2. Wer ist eigentlich blind? Der blinde Bettler ist geheilt. Es heißt im Evangelium, dass die Nachbarn und die Menschen um ihn herum ihn kannten. Er gibt Zeugnis davon: "Ich bin es". Dennoch gibt es Menschen, die nicht daran glauben und die Heilung nicht wahrhaben wollen. Sie fragen nach den Details, und trotz der unleugbaren Fakten tun sie das Geschehen als Lüge ab. Ja, sie beschimpfen sogar den Kronzeugen und werfen ihn aus der Synagoge. Es handelt sich um Menschen, die genaue Vorstellungen von dem haben, was sein kann und was nicht sein kann; genaue Vorstellungen davon, wie Gott handelt und wie nicht. Diese Vorstellungen und Erwartungen blenden sie, sodass sie das für alle anderen Beteiligten offensichtliche Wirken und Eingreifen Gottes nicht erkennen und sich daran nicht freuen können. Die Schlichtheit des Bettlers, der sich von Gott überraschen und heilen ließ, offenbart sich als die bessere Einstellung. Er nahm das Wirken Gottes so an, wie es war, ohne es an seinen Kriterien oder Vorstellungen messen zu wollen. "Ich glaube, Herr! Und er warf sich vor ihm nieder".
3. Menschenfurcht macht blind. Die Eltern des geheilten Mannes geben ein eigenartiges Zeugnis ab. Statt überschäumender Freude und Dankbarkeit, die unter diesen Umständen zu erwarten wären, tritt bei ihnen nur der peinliche Versuch zu Tage, sich so schnell und unversehrt wie möglich aus dieser Situation herauszuwinden. Ja, es ist ihr Sohn, er war blind und kann jetzt sehen. Doch sie halten sich völlig aus dem Geschehen heraus. Angst und Menschenfurcht lähmen sie, blenden sie. Sie sind nicht in der Lage, dazu zu stehen, dass Gottes an ihrem Sohn ein Wunder bewirkt hat. Sie fühlen sich bedroht und schaffen es nicht, sich um der Wahrheit willen dem Spott und Hohn der Pharisäer auszusetzen. Unser Glaube bringt uns manchmal in Situationen, in denen wir uns bedroht fühlen und vor die Entscheidung gestellt werden, entweder Zeugnis für die Wahrheit abzulegen, oder uns dem anzupassen, was in den Augen der Welt akzeptabel ist. Herr, befreie mich von Angst und Menschenfurcht und von der lähmenden Fessel, mit der sie mich umgeben.

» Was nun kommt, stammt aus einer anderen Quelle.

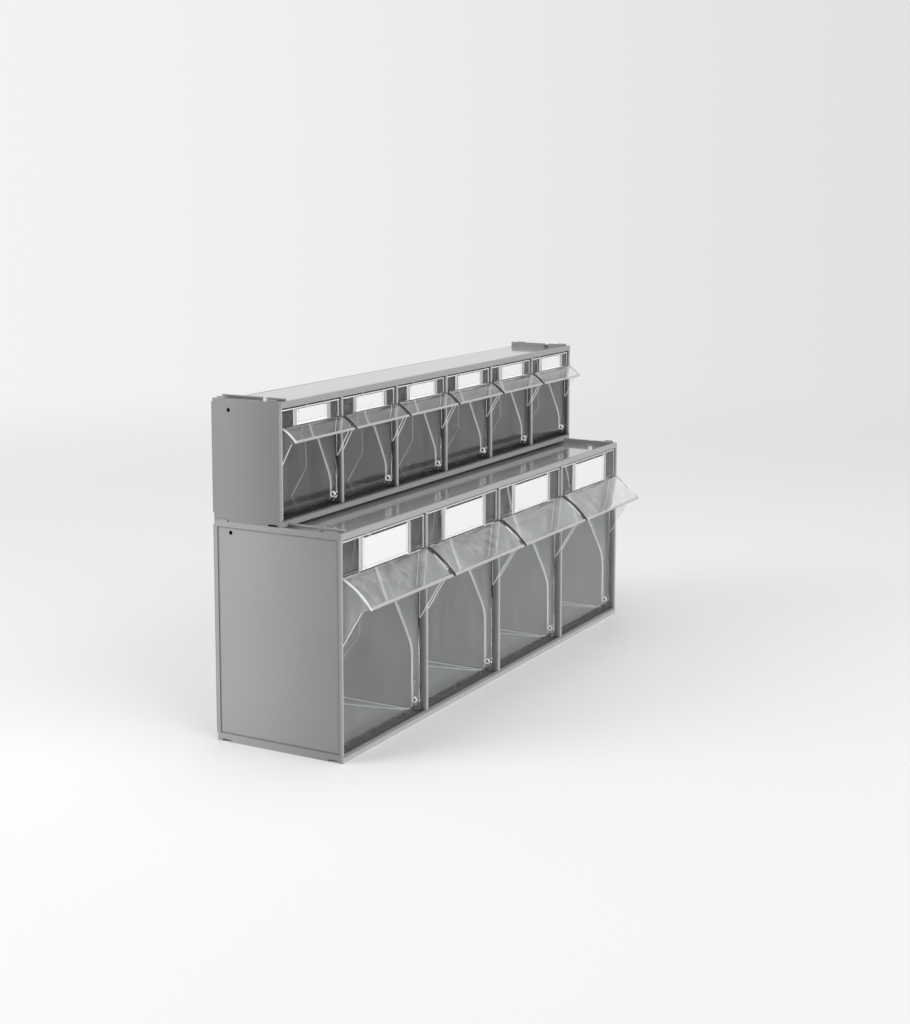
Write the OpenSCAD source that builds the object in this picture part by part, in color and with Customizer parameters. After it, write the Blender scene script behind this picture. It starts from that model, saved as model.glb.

Gespräch mit Christus: Guter Jesus, schenke mir dein Licht, lass mich immer und in jeder Situation dein Wirken und deine Gegenwart in meinem Leben erkennen. Schenke mir immer einen Glauben, der offen ist für dein überraschendes Wirken ist. Schenke mir den Mut, immer zu deiner Wahrheit zu stehen und davon Zeugnis abzulegen, ganz gleich, wie schwer es sein mag. Ich brauche deine Kraft dafür.
Möglicher Vorsatz: Ich werde mit Jesus darüber nachdenken, auf welche Weise er in letzter Zeit in meinem Leben und in dem meiner Mitmenschen gewirkt hat. Ich werde auch überlegen, ob ich in meiner momentanen Situation Gelegenheiten habe, Zeugnis zu geben, allerdings aber auch Angst davor empfinde. Ich werde das alles Jesus anvertrauen und ihn um Kraft und Gnade bitten.